Anna Restaurant & Art Gallery has a lovely vibe that makes it the kind of place you want to bring your friends and family in for a pleasurable meal.
By Percy Roxas
It is not uncommon for restaurants to try to re-invent themselves, especially in a city like Bangkok where trends and fickle tastes change faster than one changes clothes or cars. We have nothing against that. In fact, there are some restaurants that, no matter the physical changes they undergo, have remained in our list of favorites simply because they were able to retain the quintessential quality that made us like them in the first place. One of these is Anna Restaurant & Art Gallery.
Anna Restaurant & Gallery, located on one of Silom’s many charming little arteries (sois) — is the third reincarnation of a place called Anna’s Café, which at its peak made Soi Saladaeng very popular among avid modern-Thai food lovers.
The second one, which opened at the corner of Narathiwat Ratchakakarin and Ratchadapshisek roads, was called Anna & Charlie’s Café, and made waves because of a very interesting guy nicknamed “Charlie San Francisco,” who’s life story is the very stuff of legends.
While Charlie is now out of the picture because of bad health, his spirit of “honest food and honest service” lives on.
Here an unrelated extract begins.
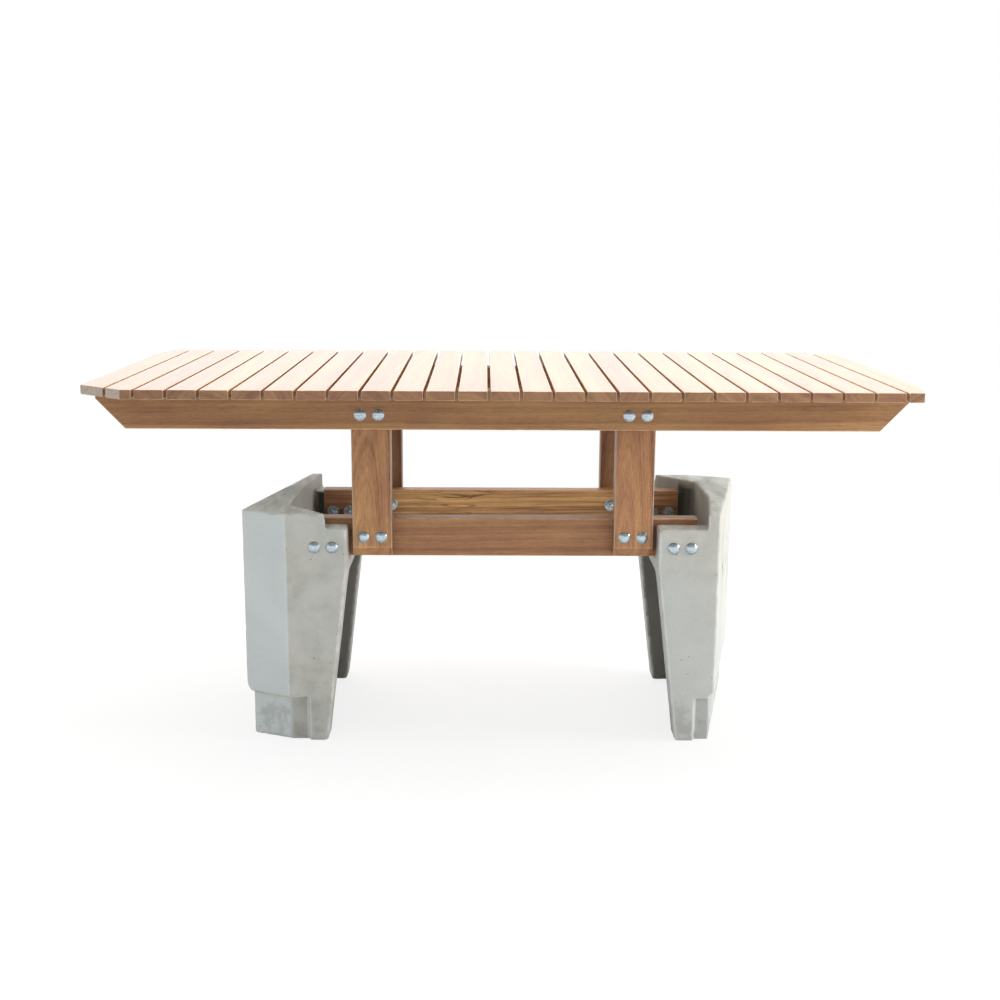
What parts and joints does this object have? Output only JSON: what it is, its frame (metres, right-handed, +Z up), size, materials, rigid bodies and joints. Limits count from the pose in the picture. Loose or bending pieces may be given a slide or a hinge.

But the new Anna restaurant is not just out to recoup its old glory, with Charlie or otherwise. It plans to grow its reputation beyond that — at its present venue.
But some comparisons are hard to avoid, at least for now. For one Anna still serves both authentic Thai cuisine and outstanding Western dishes still including the old favorites although with many new additions; the menu has grown to 100 from the usual 24. More importantly perhaps, the personal touch and winning ways that have made the first two restaurants a favorite haunt of many have not been lost.
Also like the two previous restaurants, this one is nestled in a house although this one is twice bigger and more historic than both. As well, this one displays the same creativity and flair for fine food – albeit more European food this time — served in tasteful surroundings by genuinely friendly staff as the two prior Anna restaurants were also known for. In fact, this Anna is truly bigger than the previous two Anna’s in many ways.
Set in a 2-rai area, the beautiful colonial white mansion that houses the Anna of today is so big it has to be divided into many special rooms, each with different ambiance, apparently designed for different types of guests. There are private rooms, for every conceivable occasion or function now, apparently as the restaurant tries to attract the lucrative corporate and expat segment in the Silom-Sathorn area. But there are rooms for families and groups too; and there is a bar on the way to the main dining area.
The main dining area of the right wing reminds us of the vintage Anna: spacious, welcoming, unpretentious – with lots of natural light (during daytime) and an overall warm lovely vibe – the kind of place you want to bring your family, friends and colleagues for a great Thai or Western meal.
Among the signature dishes to try at this restaurant is the spaghetti with pink sauce, which I tried hurriedly during a lunch visit (actually not in the proper menu yet). Now I have always been partial to pastas and after the black ink spaghetti that has been sort of a staple for me in Bangkok, I must admit I really enjoyed this one. Made with smoked Norwegian salmon, it is simply enjoyable – in an uncomplicated and easy way – if you’re there only for a short lunch break.
If you’re in for a full meal, some of the most recommended dishes include Lamb Napoleon (lamb stuffed with shrimp and mushroom fillings, Bt350); and Kurobuta pork chop (grilled Kurobuta pork chop with pineapple sauce, Bt250). Rib-eye steak is Bt650 and The President’s Salmon (baked salmon stuffed with crabmeat, shrimps and cheese) is Bt320.
These are my own choices, of course, and they are just among the few highlights of their new comprehensive menu. And yes, there’s a plan to open a sushi bar – now very popular in Bangkok – soon. Many plans are afoot to further improve Anna, business-wise and otherwise, according to our friends at the restaurant.
Obviously, Anna needs to do more aggressive marketing to again tempt back Anna’s former loyal crowd as well as many of the city’s new discerning foodies, who are being lured away by newer, sleeker, trendier dining places around the city. The art gallery section upstairs – closed for the most part during our visit and being planned for another kind of business by the owners, we heard, should be revived at least. Creating more enticing special offers and promotional discounts on food and drinks could boost up guest visits as well as blowing its own horn more loudly in both the mainstream and social media like Facebook.
For the restaurant has so much going for it: the warm friendly ambiance and the lovely palatial setting; the service (the staff seems attentive and always ready to assist although many foreign guests think they should strive to learn how to speak English more); the relatively inexpensive prices (an average meal for two seldom go beyond Bt1,000, depending on whether you pair your meal with wine of course), the big parking space, not to mention the great tasting Thai and Western food, a testament to the innate creativity and skills of many Thai chefs, Anna’s chefs in particular, today.
Indeed we hope that this restaurant will again reach the level of stature that the previous well-loved Anna restaurants have enjoyed before. We have enjoyed Anna then, we did enjoy it now, and we hope to continue enjoying for much, much longer.